真梨 幸子『更年期少女』

更年期少女

更年期少女

やべえ他人事じゃねえ!
読みながら自分の顔がどんどんと青くなっていくのが分かりました・・・。私の持論の一つに「人間だれしも広義な意味では何らかのオタク」というものがあるのですが、その対象が何であれ人間だれしも夢中になれる何かってのは絶対にあると思うわけです。それが目に見えないものや自分の身近にある物いる人だったりした場合オタクではなく「こだわり」という言葉に置き換えられますが、それだって執着と言う意味ではオタクであるといえると思うのです。だからオタクであることそれ自体は何の問題もないし、執着という言葉よりも夢中という言葉の方が素敵なので言い換えますが、何かに夢中になるということはその対象が何であれそのこと自体はいいことだと思うのです。でも問題はその環境なんだよね。一人でニマニマしてるだけならいいんだけど、そこに同好の士、つまり他者との関わりが加わってしまうと途端に世界が変わってしまうわけですよ。

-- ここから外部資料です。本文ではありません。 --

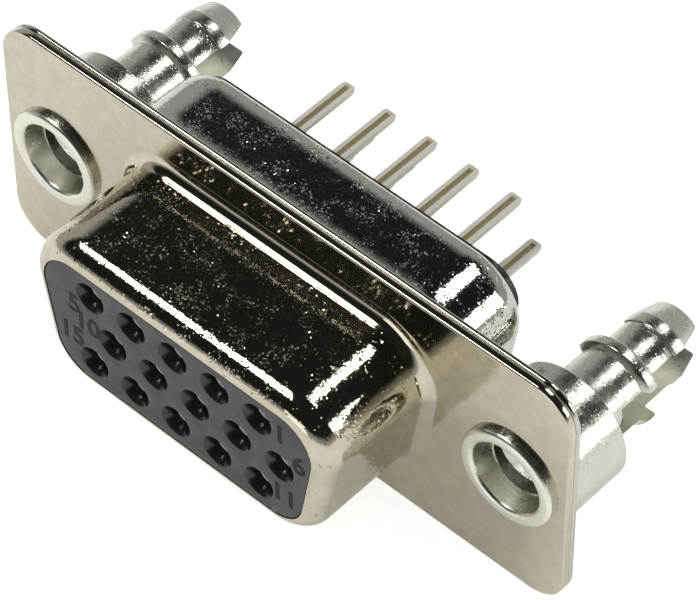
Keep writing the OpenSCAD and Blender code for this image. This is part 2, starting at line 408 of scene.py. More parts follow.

好きな物(人)のことを思う存分誰かと語り合いたいってのは大抵の人が思うことだと思うし、実際そういう時間というものはものすごく楽しくて有意義な時間なわけです。ちゃんとその時間を『自分の時間の中の一部』として、生きていく上での『一つの潤い』として扱えるのならば。きっと大多数の人がそうやって楽しいオタクライフを送れていることでしょうが、でもそうじゃない人もいる・・・わけですよ。オタク活動が自分の全てになってしまう人もいるわけです。そしてそんな人達が繋がりをもってしまうともうまっさかさまですよ。最初はお互いを尊重していたはずなのにいつの間にか張り合うようになり派閥が生まれ、ディープなオタクになるということはそもそもそういう気質な人が多い(と思う)もんだからそれはそれは濃密な人間関係が出来上がってしまうわけです。純粋に対象物を愛でることなど許されず、しがらみやらなにやらに絡め取られて楽しむどころか逆に疲弊してしまうわけですよ。
と経験者は語る(笑)。人間ってか女ってめんどくせえ!(笑)。
基本引っ張られやすくのめり込みやすい性質なんで、この物語のようにはさすがにならないだろうけど自制というものを身につけなければならないなと思いました。・・・って、この物語のようにはならないだろう(笑)とか笑いながらも心の隅っこでは笑いが引き攣ってる感が無きにしも非ず・・・。物語の展開そのものはいい意味で陳腐なので完全に読み物として楽しめるのですが、ここいら辺が真梨さんの上手いところであり恐ろしいところのひとつなのですがその中にオタクを見つめる冷静なオタクでない人の目線があったりするので妙なリアリティがあるんですよね。自分たちが楽しいんだから人の目なんて気にならないってのは自分(達)にしか通用しないみっともない言い訳だよなぁと改めて。